184.4 The gentrification of sensibilities: Politics and aesthetics in a NYC changing neighborhood

Wednesday, August 1, 2012: 3:15 PM
Faculty of Economics, TBA
Oral Presentation
Lidia K.C. MANZO , The City University of New York, NY
Park Slope’s historic character accounts for a strong measure of its lasting appeal. Replete with row houses and brownstones, the neighborhood is distinguished for being the largest landmark district in Brooklyn, and enjoys quiet, tree-lined streets with wide architectural variety. Progressive yuppies and establishment lesbians have long ruled the classy section of the Slope, in particular the “name” streets between 7th Ave and Prospect Park. These days the action is happening all along 5th Ave. and in the so-called “South End” of the Slope, where young people are fleeing Manhattan rents and setting up shop along the F train. Fifth Ave. rivals Williamsburg as the hottest section of Brooklyn, with great spots like rock club Southpaw and incredible restaurants like Al di La and Cucina. With its obvious local charm and intimate feel, this close-knit neighborhood has become an enclave for families and is rich in resources for children of all ages. 

Given this background, this paper aims to address the issue of neighborhood changes and renewal through a specific interpretation key: the nature of the gentrification aesthetics in relation to economic and cultural capital.
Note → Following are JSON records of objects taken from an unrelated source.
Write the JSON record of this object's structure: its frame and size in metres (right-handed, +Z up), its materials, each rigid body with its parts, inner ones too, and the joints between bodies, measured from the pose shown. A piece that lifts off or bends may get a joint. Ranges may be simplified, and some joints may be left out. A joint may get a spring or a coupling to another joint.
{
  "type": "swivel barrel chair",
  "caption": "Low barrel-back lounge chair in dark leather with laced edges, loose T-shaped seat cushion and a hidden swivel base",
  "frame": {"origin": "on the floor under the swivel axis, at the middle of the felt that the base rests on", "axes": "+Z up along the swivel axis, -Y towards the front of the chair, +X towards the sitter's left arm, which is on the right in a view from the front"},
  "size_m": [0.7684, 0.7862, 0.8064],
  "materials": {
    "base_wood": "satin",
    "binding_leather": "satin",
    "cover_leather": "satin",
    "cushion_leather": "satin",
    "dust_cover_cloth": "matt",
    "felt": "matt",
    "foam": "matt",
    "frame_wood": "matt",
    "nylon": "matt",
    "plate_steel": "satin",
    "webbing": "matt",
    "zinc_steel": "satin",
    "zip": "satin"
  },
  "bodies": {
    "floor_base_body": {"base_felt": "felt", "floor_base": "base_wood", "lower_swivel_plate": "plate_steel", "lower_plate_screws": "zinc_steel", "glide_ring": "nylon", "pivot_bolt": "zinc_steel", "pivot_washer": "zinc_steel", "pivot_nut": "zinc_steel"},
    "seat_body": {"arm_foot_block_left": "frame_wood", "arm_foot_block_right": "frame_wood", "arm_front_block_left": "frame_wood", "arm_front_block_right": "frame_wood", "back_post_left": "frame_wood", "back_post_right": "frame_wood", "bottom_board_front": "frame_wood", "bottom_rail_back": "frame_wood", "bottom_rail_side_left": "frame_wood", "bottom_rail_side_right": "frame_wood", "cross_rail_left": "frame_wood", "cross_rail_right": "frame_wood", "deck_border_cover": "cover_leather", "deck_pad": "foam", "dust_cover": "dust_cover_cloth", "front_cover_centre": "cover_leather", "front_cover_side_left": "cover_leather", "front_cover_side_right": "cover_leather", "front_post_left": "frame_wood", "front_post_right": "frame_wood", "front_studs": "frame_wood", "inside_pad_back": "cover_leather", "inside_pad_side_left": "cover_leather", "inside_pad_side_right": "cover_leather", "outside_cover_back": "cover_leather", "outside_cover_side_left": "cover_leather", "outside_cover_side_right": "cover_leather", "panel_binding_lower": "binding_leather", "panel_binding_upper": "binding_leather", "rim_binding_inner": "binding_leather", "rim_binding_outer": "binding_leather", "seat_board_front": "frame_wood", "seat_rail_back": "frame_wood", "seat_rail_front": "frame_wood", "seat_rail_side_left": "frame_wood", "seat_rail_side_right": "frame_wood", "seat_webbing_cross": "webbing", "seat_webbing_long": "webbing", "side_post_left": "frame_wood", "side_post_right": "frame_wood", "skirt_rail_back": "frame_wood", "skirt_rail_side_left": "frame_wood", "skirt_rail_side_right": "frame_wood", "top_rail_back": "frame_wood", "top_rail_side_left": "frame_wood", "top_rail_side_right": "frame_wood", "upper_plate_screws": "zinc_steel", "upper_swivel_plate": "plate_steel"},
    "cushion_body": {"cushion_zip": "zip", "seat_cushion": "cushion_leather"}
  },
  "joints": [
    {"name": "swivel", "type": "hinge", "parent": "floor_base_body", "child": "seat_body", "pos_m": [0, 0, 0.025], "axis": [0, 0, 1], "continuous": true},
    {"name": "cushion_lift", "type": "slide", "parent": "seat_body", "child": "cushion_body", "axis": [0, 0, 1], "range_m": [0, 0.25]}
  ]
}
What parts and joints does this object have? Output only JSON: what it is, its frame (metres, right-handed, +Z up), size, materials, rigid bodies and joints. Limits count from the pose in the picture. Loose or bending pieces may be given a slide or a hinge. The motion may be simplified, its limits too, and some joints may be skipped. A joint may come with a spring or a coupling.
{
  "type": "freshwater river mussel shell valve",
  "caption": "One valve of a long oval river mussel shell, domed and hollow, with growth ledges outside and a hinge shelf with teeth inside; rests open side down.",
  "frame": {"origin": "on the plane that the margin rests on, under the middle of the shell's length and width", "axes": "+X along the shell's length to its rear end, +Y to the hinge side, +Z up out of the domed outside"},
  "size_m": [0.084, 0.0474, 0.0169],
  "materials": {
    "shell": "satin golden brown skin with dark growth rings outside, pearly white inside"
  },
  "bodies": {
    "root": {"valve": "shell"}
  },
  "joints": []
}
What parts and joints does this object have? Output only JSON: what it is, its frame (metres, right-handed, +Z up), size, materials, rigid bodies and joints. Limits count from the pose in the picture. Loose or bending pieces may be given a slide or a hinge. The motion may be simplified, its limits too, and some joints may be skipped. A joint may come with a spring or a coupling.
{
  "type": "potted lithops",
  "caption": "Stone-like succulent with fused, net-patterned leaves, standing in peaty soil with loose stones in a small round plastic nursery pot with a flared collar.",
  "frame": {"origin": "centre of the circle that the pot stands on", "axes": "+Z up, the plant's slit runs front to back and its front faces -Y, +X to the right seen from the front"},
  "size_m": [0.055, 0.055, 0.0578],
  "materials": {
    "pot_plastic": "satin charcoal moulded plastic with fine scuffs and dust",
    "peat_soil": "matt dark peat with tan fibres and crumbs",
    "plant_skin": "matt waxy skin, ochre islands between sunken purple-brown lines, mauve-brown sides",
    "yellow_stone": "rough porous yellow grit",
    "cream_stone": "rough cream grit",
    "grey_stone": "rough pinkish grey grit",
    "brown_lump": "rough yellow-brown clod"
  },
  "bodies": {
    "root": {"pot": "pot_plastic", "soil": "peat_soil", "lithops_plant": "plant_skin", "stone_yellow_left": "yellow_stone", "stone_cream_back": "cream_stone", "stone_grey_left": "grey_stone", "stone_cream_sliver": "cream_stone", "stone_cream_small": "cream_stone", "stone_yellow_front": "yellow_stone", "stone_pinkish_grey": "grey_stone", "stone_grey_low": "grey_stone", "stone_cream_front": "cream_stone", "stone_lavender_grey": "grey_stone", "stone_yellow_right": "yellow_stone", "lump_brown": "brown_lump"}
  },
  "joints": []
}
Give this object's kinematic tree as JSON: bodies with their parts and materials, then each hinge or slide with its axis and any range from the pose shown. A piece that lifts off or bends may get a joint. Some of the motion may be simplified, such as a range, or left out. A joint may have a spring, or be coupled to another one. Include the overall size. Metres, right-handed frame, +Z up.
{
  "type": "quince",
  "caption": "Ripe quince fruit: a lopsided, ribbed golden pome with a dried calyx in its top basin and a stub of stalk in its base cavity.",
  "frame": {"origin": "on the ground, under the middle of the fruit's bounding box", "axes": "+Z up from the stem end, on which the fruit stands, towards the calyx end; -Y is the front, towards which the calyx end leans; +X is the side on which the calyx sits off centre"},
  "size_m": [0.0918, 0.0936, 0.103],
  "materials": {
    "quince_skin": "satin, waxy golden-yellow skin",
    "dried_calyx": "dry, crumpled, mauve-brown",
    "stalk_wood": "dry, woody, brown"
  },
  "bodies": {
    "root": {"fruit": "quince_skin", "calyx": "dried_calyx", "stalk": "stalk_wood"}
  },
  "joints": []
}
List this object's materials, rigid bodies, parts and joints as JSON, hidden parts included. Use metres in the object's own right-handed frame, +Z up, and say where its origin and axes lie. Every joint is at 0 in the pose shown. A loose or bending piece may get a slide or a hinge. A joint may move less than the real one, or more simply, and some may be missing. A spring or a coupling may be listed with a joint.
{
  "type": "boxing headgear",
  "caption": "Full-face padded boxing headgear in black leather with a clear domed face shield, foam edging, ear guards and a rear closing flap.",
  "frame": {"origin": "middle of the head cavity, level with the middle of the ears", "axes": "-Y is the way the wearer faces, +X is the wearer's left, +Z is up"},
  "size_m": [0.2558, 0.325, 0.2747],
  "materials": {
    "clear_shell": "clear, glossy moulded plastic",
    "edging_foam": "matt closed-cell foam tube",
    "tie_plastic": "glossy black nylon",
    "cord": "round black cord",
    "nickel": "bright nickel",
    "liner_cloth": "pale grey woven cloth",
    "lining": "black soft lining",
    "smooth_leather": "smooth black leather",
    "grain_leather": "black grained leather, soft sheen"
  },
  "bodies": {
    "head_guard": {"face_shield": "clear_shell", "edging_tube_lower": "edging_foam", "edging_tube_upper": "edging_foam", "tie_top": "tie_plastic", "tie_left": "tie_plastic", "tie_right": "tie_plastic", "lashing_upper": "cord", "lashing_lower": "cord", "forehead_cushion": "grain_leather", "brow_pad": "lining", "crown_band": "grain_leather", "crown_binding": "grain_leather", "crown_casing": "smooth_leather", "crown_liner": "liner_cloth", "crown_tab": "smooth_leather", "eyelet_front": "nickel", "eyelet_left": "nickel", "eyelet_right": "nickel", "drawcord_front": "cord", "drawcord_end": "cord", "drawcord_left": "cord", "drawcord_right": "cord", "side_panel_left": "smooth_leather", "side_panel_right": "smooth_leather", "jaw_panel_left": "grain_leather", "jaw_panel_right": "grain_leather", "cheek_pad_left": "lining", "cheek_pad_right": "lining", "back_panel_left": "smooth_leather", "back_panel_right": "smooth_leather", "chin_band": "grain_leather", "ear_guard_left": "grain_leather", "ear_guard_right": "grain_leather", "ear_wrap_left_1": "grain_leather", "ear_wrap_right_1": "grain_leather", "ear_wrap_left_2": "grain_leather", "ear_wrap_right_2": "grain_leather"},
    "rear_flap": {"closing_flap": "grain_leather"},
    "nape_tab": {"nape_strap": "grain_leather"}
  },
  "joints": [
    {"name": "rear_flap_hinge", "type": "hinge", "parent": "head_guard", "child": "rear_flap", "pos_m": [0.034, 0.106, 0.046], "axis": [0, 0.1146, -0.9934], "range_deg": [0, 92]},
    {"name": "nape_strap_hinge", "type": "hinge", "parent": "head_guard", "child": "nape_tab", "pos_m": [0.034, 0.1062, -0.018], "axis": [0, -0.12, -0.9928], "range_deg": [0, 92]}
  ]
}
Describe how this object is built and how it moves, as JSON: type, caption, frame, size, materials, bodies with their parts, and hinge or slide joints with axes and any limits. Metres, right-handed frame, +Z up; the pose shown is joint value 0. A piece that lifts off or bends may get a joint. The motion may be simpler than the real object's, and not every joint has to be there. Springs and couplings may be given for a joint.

The interrelations between taste and design sensibilities in a gentrifying neighborhood “has always been symptomatic of a new middle class that is so aesthetically self-reflexive” (Bridge G. 2005:117).

I will examine how the very nature of gentrification practices, in these accounts, remains irredeemably bourgeois both in the structure and sensibilities (codes of legitimacy, eating out at restaurants and other aesthetics displays of cultured consumption in housing and leisure). Most importantly, this case demonstrates that discourses about aesthetics in gentrifying neighborhoods are related to forms of re-presentation and perception, which are essentially political.